Lord Justice Buxton:
I respectfully agree with Rix LJ that in this case we cannot interfere with the decision of the judge. I add only two footnotes to my Lord’s survey of the facts and issues.
First, as Sedley LJ emphasised in his judgment in In Plus Group Ltd v Pyke, summarised in §72 above, the mere fact that a fiduciary has not sought to place himself in a position where his interest conflicts with his duty does not exonerate him from the obligation to perform that duty. Accordingly, it cannot be in any way conclusive that it was Mrs Watts who offered Mr Bryant the opportunity, indeed pressed it on him, rather than that he resigned in order to be free for that purpose, or asked for the opportunity once he had resigned. At the same time, however, even where the fiduciary duty continues in place the decision as to whether the duty has been broken is, as Sedley LJ said in his §90, fact-specific.
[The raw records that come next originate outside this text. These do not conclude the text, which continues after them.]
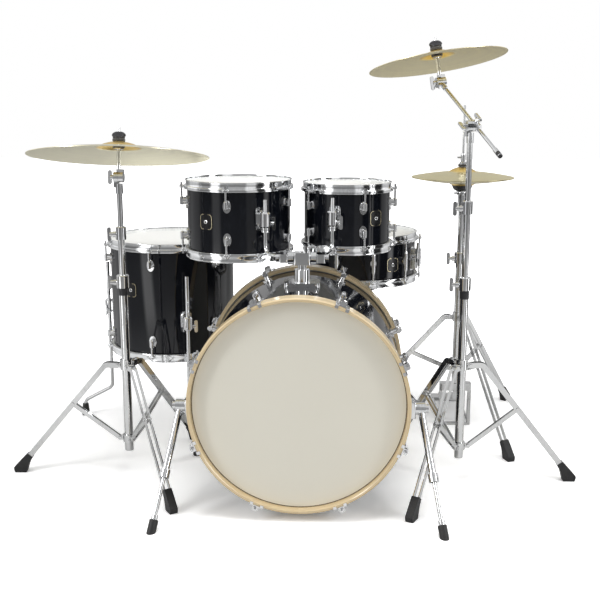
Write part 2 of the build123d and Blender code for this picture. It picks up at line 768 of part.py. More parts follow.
# ---- Folding tripods: every leg is a pair of flat bars, braced by a pair of struts ----
def flat_bars(path, size, inner, holes):
    """Two flat bars side by side along a path in XZ, each with an eye at both ends' pivots."""
    height, thickness = size
    with BuildPart() as piece:
        with BuildSketch(Plane.XZ.offset(inner)):
            with BuildLine():
                if len(path) > 2:
                    FilletPolyline(*path, radius=leg_bend)
                else:
                    Polyline(*path)
            trace(line_width=height)
            with Locations(*[hole for hole in holes if hole in path]):
                Circle(height / 2)
            with Locations(*holes):
                Circle(pin_radius + slip, mode=Mode.SUBTRACT)
        extrude(amount=thickness)
        mirror(about=Plane.XZ)
    return piece.part


def pivot_pin(place, half):
    """A riveted pin along Y at a place in the XZ plane."""
    x, z = place
    with BuildPart() as piece:
        add(bar((x, -half - 2.5, z), (x, half + 2.5, z), pin_radius))
        add(bar((x, -half - 2.5, z), (x, -half - gap, z), pin_radius + 2.5))
        add(bar((x, half + gap, z), (x, half + 2.5, z), pin_radius + 2.5))
    return piece.part


def casting(tube, height, half, drop):
    """A ring on the stand's tube with three ears for the pivots at z 0, the first toward +X."""
    with BuildPart() as ear:
        with BuildSketch(Plane.XZ.offset(-half)):
            with Locations((casting_reach, 0)):
                Circle(7)
            with Locations((casting_reach / 2 + 4, 0)):
                Rectangle(casting_reach - 8, 14)
            with Locations((casting_reach, 0)):
                Circle(pin_radius + slip, mode=Mode.SUBTRACT)
        extrude(amount=2 * half)
    with BuildPart() as piece:
        add(around(ear.part, 3, 0))
        with BuildSketch(Plane.XY.offset(-drop)):
            Circle(tube + 5)
        extrude(amount=height)
        Cylinder(tube + slip, 4 * height, mode=Mode.SUBTRACT)
    return piece.part


def leg_line(top_z, reach):
    """A leg's bend, bar end and toe in XZ."""
    shoulder = (reach[0], top_z + leg_rise)
    toe = (reach[1], leg_end_z)
    way = Vector(toe[0] - shoulder[0], toe[1] - shoulder[1])
    short = way * (1 - boot_length / way.length)
    end = (shoulder[0] + short.X, shoulder[1] + short.Y)
    return shoulder, end, toe


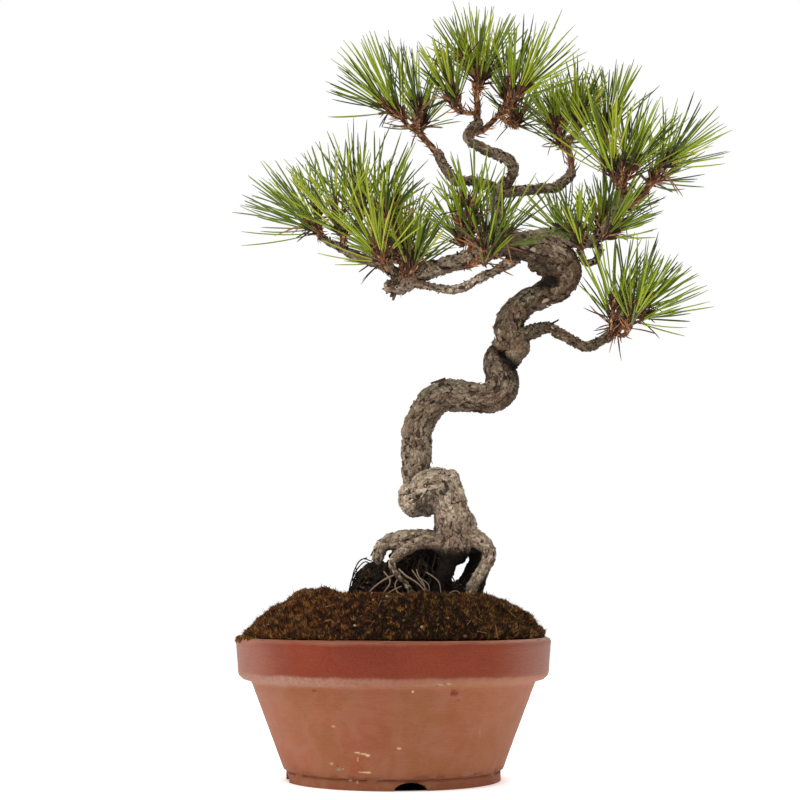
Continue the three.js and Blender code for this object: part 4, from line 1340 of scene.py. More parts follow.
# %% Mix the bark
bark, tree, shader, where = new_material("pine_bark", roughness=0.9, specular=0.2)
read = {
    name: place(tree, "ShaderNodeAttribute", attribute_name=name).outputs["Fac"]
    for name in ("crack", "chip_edge", "plate", "lift", "pale", "damp", "skyward", "shelter")
}
grown = place(tree, "ShaderNodeAttribute", attribute_name="along_grain").outputs["Vector"]
stretched = place(tree, "ShaderNodeMapping", {"Vector": grown, "Scale": (1, 1, 0.6)}).outputs[0]
sway = place(tree, "ShaderNodeTexNoise", {"Vector": stretched, "Scale": 0.9, "Detail": 3.0}).outputs["Color"]
ragged = place(tree, "ShaderNodeVectorMath", {0: sway, 1: (0.5, 0.5, 0.5)}, operation="SUBTRACT").outputs[0]
ragged = place(tree, "ShaderNodeVectorMath", {0: ragged, "Scale": 1.7}, operation="SCALE").outputs[0]
bent = place(tree, "ShaderNodeVectorMath", {0: stretched, 1: ragged}, operation="ADD").outputs[0]
chip_pattern = {"Vector": bent, "Scale": 0.68}
chips = place(tree, "ShaderNodeTexVoronoi", chip_pattern).outputs["Color"]
chip = place(tree, "ShaderNodeSeparateColor", {0: chips}).outputs[0]
rim = place(tree, "ShaderNodeTexVoronoi", chip_pattern, feature="DISTANCE_TO_EDGE").outputs[0]
speck = place(tree, "ShaderNodeTexNoise", {"Vector": stretched, "Scale": 2.1, "Detail": 3.0}).outputs[0]
pit = place(tree, "ShaderNodeTexNoise", {"Vector": stretched, "Scale": 0.8, "Detail": 5.0}).outputs[0]
fine = effect(tree, grain, Vector=where, Scale=1400.0, Low=0.3, High=0.7)
lichen = effect(tree, blotches, Vector=where, Scale=55.0, Cover=0.55, Edge=0.16)["Mask"]
warm = effect(tree, blotches, Vector=where, Scale=38.0, Cover=0.75, Edge=0.25)["Mask"]

up = place(tree, "ShaderNodeSeparateXYZ", {0: where}).outputs["Z"]
of_plate = times(tree, read["plate"], 0.5)
of_chip = times(tree, chip, 0.5)
shade = faded(tree, counted(tree, "ADD", of_plate, of_chip), 0.15, 0.85)
old = mixed(tree, shade, paint(74, 58, 44), paint(160, 141, 119))
young = mixed(tree, shade, paint(62, 46, 32), paint(129, 106, 80))
stump_tone = mixed(tree, shade, paint(148, 121, 98), paint(232, 212, 188))
tone = mixed(tree, faded(tree, up, 0.235, 0.3), old, young)
tone = mixed(tree, read["pale"], tone, stump_tone)
tone = washed(tree, warm, 0.35, tone, (142, 100, 78))
tone = washed(tree, lichen, 0.25, tone, (122, 122, 94))
veils = [
    (read["lift"], 0.6, 1.0, 0.45, (190, 174, 150)),
    (speck, 0.56, 0.68, 0.5, (196, 180, 156)),
    (pit, 0.44, 0.34, 0.6, (58, 44, 34)),
    (rim, 0.09, 0.0, 0.55, (52, 38, 30)),
    (read["skyward"], 0.4, 0.95, 0.3, (160, 154, 128)),
    (read["skyward"], 0.0, -0.85, 0.6, (58, 44, 34)),
    (read["shelter"], 0.12, 0.5, 0.85, (40, 29, 23)),
    (read["chip_edge"], 0.5, 0.0, 0.4, (52, 38, 30)),
    (read["crack"], 0.7, 0.2, 0.85, (40, 29, 22)),
]
for value, low, high, share, colour in veils:
    tone = veiled(tree, value, low, high, share, tone, colour)
tone = washed(tree, read["damp"], 0.97, tone, (9, 6, 5))
tree.links.new(tone, shader.inputs["Base Color"])
first = raised(tree, shader, chip, 0.5 * MM, 0.6)
second = raised(tree, shader, speck, 0.5 * MM, 0.5, first)
raised(tree, shader, fine["Height"], 0.3 * MM, 0.7, second)
stem.data.materials.append(bark)
crown.data.materials.append(bark)
print("the bark has", len(tree.nodes), "nodes")

# %% Bark the boughs
bleached = {"bough_left": 1.0, "bough_left_under": 0.9, "bough_lower_right": 0.0}
darkened = {"bough_lower_right": 0.14, "bough_left_tip": 0.15}
for number, (name, route) in enumerate(limb_routes.items()):
    thick = max(stop[3] for stop in route)
    bough = tubes(f"{name}_bark", [route], 20 + 2 * round(thick * 1.5), skin_voxel, bark)
    owner, points = bark_over(
        bough, [walked(route, 1.5)], plate=2.2 + 0.25 * thick, relief=0.42 + 0.08 * thick,
        stretch=1.3, seed=17.0 * number,
    )
    keep_attribute(bough.data, "pale", np.full(len(points), bleached.get(name, 0.3)))
    keep_attribute(bough.data, "damp", np.full(len(points), darkened.get(name, 0.0)))
    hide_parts(name)
    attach(bough, "root")
    print(bough.name, "has", len(bough.data.polygons), "faces")

# %% [markdown]
# Loose flakes break the outline. A flake is an uneven disc with seven corners, less than half a
# millimetre thick, and hundreds of them lie along the grain with one end lifted. They follow a spiral
# by the golden angle, which spreads places evenly round a limb as it spreads leaves round a shoot.
# Boughs also carry short pegs, the stubs of lost twigs.

# %% Lay flakes along the grain
GOLDEN = math.pi * (3 - math.sqrt(5))


def spiral(routes, spacing, chance, away=0.0):
    """Places in a spiral along some limbs: the spot on the skin, the way out and the way along."""
    spots, outs, alongs = [], [], []
    for route in routes:
        line = walked(route, spacing)
        ways, side, over = across_of(line)
        turn = GOLDEN * np.arange(len(line)) + chance.normal(0, 0.25, len(line)) + chance.random() * 6
        out = side * np.cos(turn)[:, None] + over * np.sin(turn)[:, None]
        spots.append(line[:, :3] + out * (line[:, 3:4] + away))
        outs.append(out)
        alongs.append(ways)
    return np.vstack(spots), np.vstack(outs), np.vstack(alongs)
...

And as the judge said in his §145, the circumstances of the present case are very individual. I agree that it is unreal to contend that, faced with Mrs Watts’ proposal, Mr Bryant should have gone out of his way to seek to deter her from it: an exercise that in any event the evidence suggested would not be successful. The judge was entitled to find, and to find conclusive, that, as he said in his §141, Mrs Watts’ approach was
a customer-led initiative with a view to the identification of a solution to the problem arising from the departure from the Company of Mr and Mrs Bryant which was acceptable to the customer, Alliance. It was a very unusual situation.
Secondly, I would wish specifically to record my respectful agreement with my Lord, in his §88, that a fiduciary is liable to account for profits connected with or arising from a breach of duty even if there is not loss proved by the beneficiary. However, as my Lord also points out, on the facts of this case that principle and the limits on it do not arise for decision.